→ Recorded information
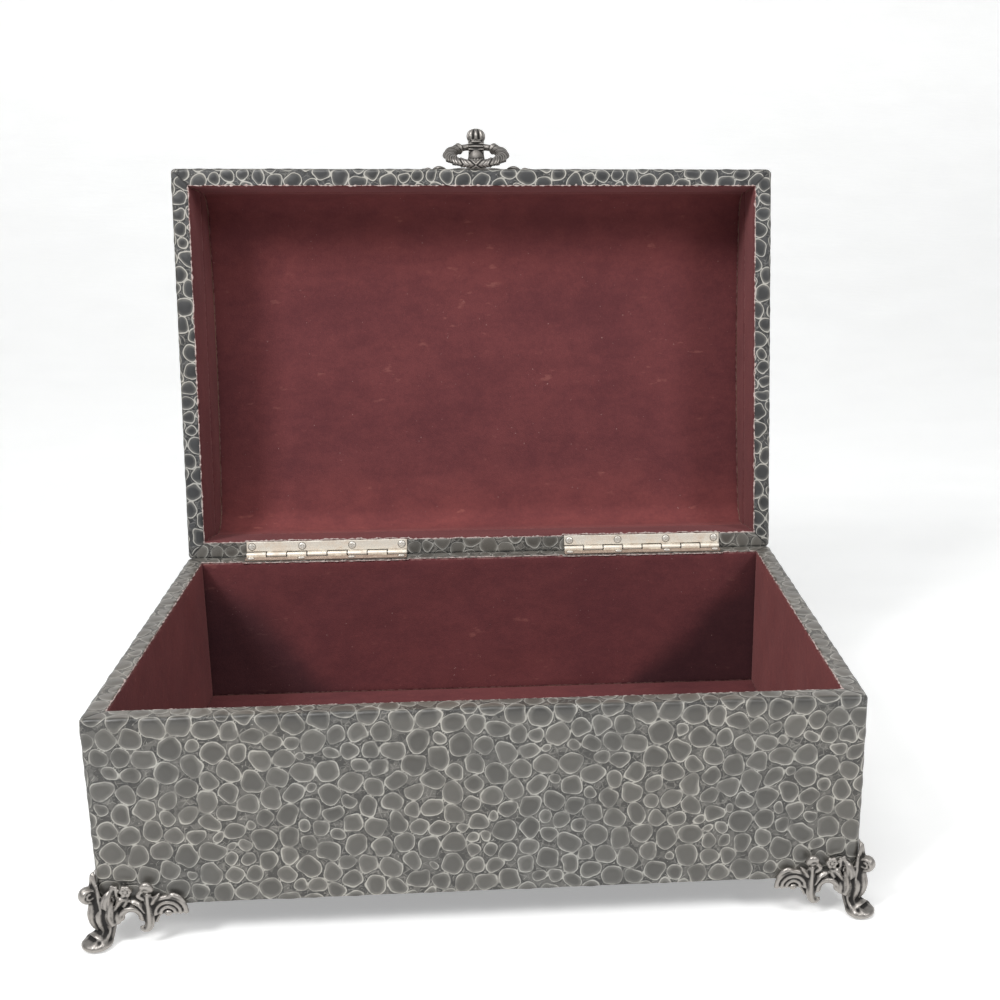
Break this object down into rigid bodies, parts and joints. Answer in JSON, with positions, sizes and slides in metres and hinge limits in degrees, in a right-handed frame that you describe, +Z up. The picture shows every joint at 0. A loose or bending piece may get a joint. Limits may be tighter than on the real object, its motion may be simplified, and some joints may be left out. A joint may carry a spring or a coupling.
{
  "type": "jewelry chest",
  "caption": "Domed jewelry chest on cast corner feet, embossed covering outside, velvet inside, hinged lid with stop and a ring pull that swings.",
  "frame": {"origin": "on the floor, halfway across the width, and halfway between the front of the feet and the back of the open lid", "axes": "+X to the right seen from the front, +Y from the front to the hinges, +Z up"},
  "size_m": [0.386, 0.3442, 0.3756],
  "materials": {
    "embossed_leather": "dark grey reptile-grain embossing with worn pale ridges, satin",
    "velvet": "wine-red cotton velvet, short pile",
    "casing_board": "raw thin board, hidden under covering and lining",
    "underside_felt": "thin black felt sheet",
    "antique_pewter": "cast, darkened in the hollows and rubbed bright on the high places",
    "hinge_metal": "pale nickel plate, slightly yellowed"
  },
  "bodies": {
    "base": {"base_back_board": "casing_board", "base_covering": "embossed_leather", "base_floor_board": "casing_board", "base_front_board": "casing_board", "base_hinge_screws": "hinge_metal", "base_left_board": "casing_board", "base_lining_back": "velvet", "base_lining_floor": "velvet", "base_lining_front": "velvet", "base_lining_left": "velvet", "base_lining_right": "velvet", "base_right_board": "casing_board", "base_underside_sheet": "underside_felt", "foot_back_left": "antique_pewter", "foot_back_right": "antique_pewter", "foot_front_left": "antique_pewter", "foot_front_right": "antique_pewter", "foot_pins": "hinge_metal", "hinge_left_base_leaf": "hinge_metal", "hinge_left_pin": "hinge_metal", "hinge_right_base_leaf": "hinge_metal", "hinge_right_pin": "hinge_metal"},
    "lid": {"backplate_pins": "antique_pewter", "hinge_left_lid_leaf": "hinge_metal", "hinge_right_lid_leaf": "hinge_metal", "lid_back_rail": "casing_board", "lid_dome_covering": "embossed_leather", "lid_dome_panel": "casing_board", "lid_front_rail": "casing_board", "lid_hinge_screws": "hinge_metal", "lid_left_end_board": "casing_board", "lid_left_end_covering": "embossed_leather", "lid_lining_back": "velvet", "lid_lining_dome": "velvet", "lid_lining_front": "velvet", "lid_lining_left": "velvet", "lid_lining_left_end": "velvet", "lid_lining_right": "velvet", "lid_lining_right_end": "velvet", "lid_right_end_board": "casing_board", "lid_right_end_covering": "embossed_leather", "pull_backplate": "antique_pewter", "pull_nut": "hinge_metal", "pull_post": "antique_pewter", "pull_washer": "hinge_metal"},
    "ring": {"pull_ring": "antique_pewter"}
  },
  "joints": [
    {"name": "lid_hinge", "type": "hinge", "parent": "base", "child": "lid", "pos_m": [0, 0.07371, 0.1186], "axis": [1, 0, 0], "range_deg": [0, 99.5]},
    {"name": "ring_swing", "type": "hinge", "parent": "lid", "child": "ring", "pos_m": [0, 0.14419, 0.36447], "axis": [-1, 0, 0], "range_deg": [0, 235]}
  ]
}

→ Your goal
Copy each line of the data that contains the word "bodies".

→ Worked answer
Break this object down into rigid bodies, parts and joints. Answer in JSON, with positions, sizes and slides in metres and hinge limits in degrees, in a right-handed frame that you describe, +Z up. The picture shows every joint at 0. A loose or bending piece may get a joint. Limits may be tighter than on the real object, its motion may be simplified, and some joints may be left out. A joint may carry a spring or a coupling.
  "bodies": {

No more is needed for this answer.